If you are thinking through the future of a Walloon Lake cottage and want local guidance on value, positioning, presentation, or timing, schedule a free consultation with Pat Leavy - Kidd & Leavy Real Estate.

FAQs

What makes a Walloon Lake cottage different from a typical vacation property?

  • Walloon Lake is often viewed as a legacy and stewardship property, with strong local conservation context, limited inventory, and a long tradition of family summer cottages.

What records should you gather for a Walloon Lake cottage?

  • Start with tax records, assessing records, permit history, deed records, surveys, maintenance notes, renovation dates, and family history items like photos and timelines.

What should you inspect before updating a Walloon Lake cottage?

  • Focus on the structure, drainage, runoff, erosion, shoreline improvements, dock condition, septic and well documentation, and any deferred exterior maintenance.

When do permits matter for Walloon Lake cottage updates?

  • Permits may become part of the process when work involves zoning, septic or well review, or soil-erosion controls, especially for projects within 500 feet of a lake or stream.
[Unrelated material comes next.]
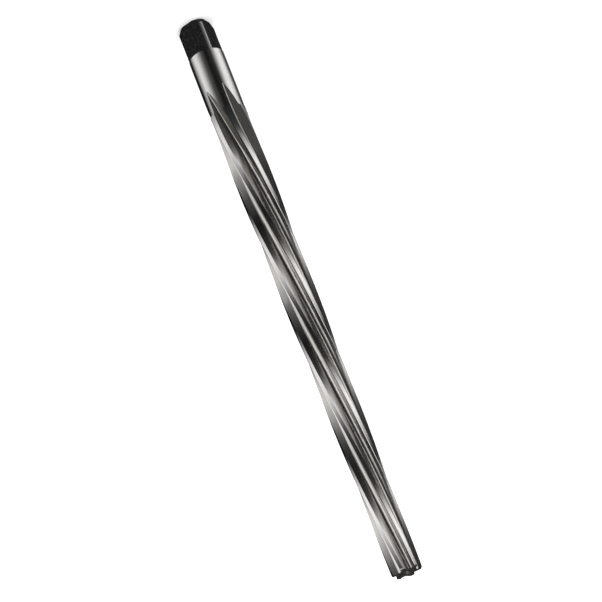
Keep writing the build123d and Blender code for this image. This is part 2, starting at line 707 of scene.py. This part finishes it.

What are the main options for your Walloon Lake family cottage?

  • Most owners are choosing among three paths: update and keep it, hold it while preparing for a future sale, or organize it for a generational transition.

How tight is the Walloon Lake 49796 housing market?

  • Available data suggest a small, premium-leaning market with limited inventory, including a 49796 snapshot showing only 4 homes for sale and a median listing price of $572,000.

Why does presentation matter when selling a Walloon Lake cottage?

  • In a market with few direct comparables, buyers often weigh condition, shoreline quality, maintenance history, and the property’s story as much as broad county-level averages.